*Given problem*
Up to and including the line with "a drop-down flap.", please set down the entries below exactly, starting from the first line.

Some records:
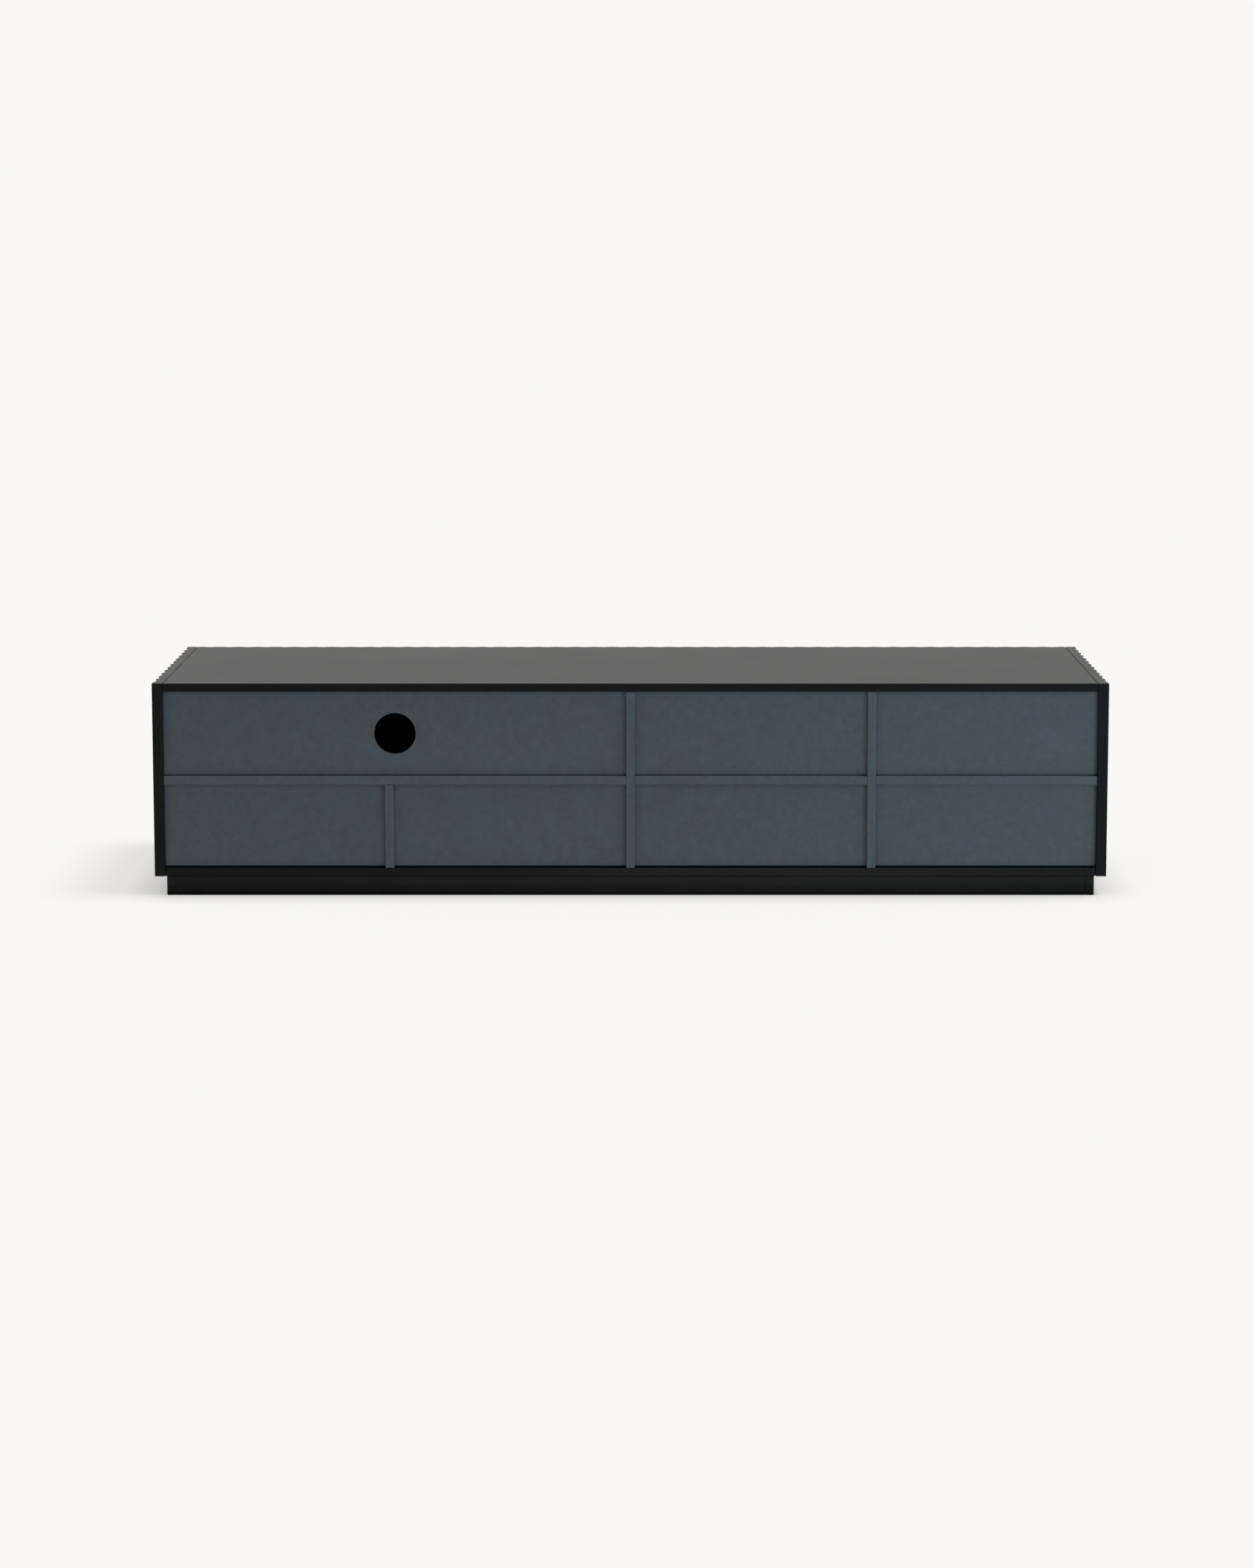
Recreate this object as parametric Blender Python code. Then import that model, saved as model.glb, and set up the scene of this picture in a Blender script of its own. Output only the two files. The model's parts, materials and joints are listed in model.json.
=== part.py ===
"""Low dresser for a media wall: a fluted black shell with six drawers and a drop-down flap.

Metres, +Z up. The origin is on the floor, at the middle of the footprint. The fluted front
faces -Y and the rear, where the slate dividers and back panels show, faces +Y. Left and right
are those of somebody who stands in front of the dresser, so right is +X.

The left half holds two rows of two drawers. The right half holds two drawers below one wide
media compartment, which has a cable hole in its back panel and a flap that folds down.
Pieces that touch keep a gap of GAP, so that no two solids share a face.
"""
import math

import bmesh
import bpy
from mathutils import Matrix, Vector

# ---- Driving dimensions ----------------------------------------------------------------------
WIDTH = 1.800
DEPTH = 0.482
HEIGHT = 0.405
GAP = 0.0003

BOARD = 0.016             # carcass boards
SIDE_THICKNESS = 0.020    # side boards, measured over the crests of their flutes
FRONT_THICKNESS = 0.020   # drawer fronts and flap, over the crests
FRONT_GAP = 0.003         # shadow gap round each front
INNER_SETBACK = 0.025     # front edges of dividers and shelves, behind the crests

FLUTE_PITCH = 0.0379
FLUTE_DEPTH = 0.004
FLUTE_POWER = 1.25        # above 1 the crests are broader than the valleys
FLUTE_STEPS = 6           # facets in one flute
FRONT_FLUTES = 46         # flutes across the front, the middle one's crest at x = 0
SIDE_FLUTES = 12          # flutes along each side board
SIDE_REAR_FLAT = 0.0114   # flat strip between a side board's rear edge and its first flute

PLINTH_HEIGHT = 0.036
PLINTH_INSET = 0.023      # from the outer face of each side board
PLINTH_SETBACK = 0.040    # from the crests of the front

DIVIDER_FLUTES = 12       # the outer dividers stand this many flutes from the middle
SHELF_LOW = 0.212         # underside of the shelves between the two rows

BACK_THICKNESS = 0.005
BACK_RECESS = 0.008       # from the rear edges of the boards to the back panels
GROOVE = 0.004            # how far a panel reaches into the boards round it
CABLE_HOLE_DIAMETER = 0.078
CABLE_HOLE_SEGMENTS = 32

BOX_WALL = 0.012          # folded drawer wrap
BOX_HEIGHT = 0.118
BOX_LENGTH = 0.400
BOX_LIFT = 0.014          # drawer box above the floor of its bay
BOX_BOTTOM = 0.004
BOX_BOTTOM_LIFT = 0.010   # drawer bottom above the wrap's lower edge

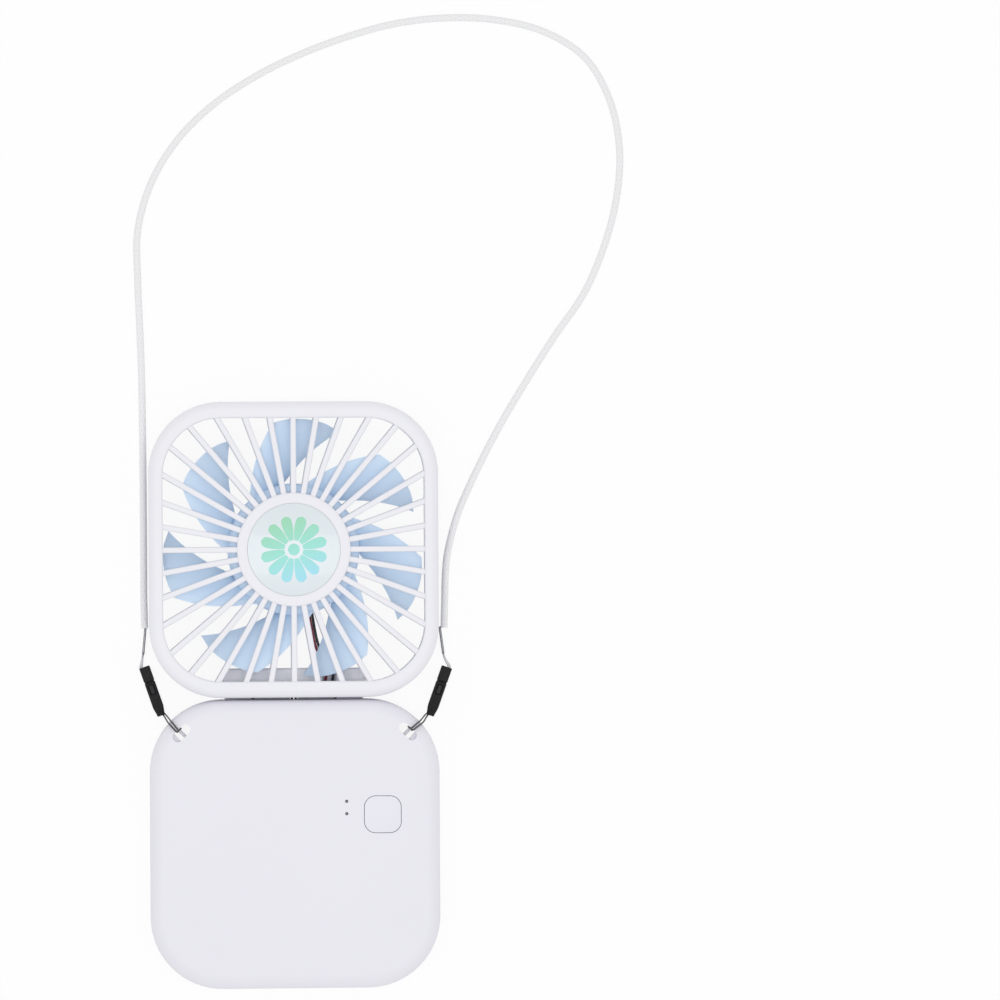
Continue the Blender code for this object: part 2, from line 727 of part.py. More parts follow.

*Solution below*
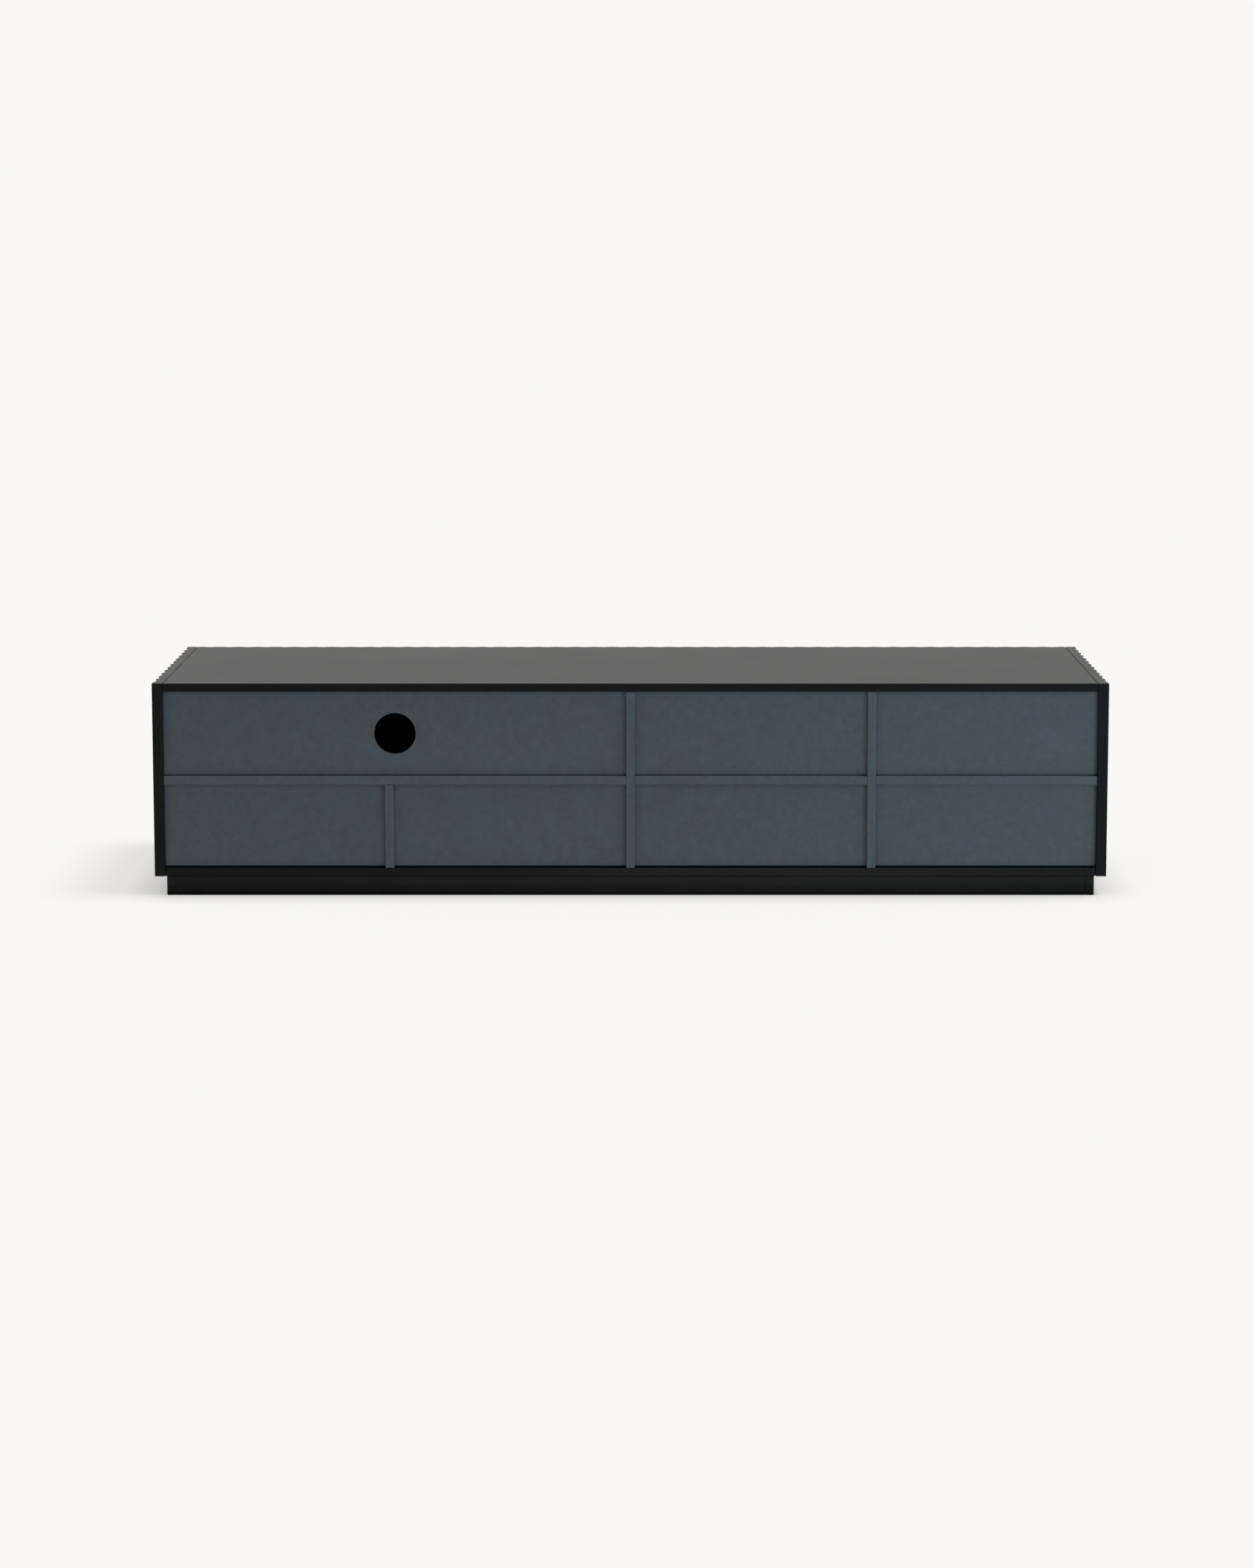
Recreate this object as parametric Blender Python code. Then import that model, saved as model.glb, and set up the scene of this picture in a Blender script of its own. Output only the two files. The model's parts, materials and joints are listed in model.json.
=== part.py ===
"""Low dresser for a media wall: a fluted black shell with six drawers and a drop-down flap.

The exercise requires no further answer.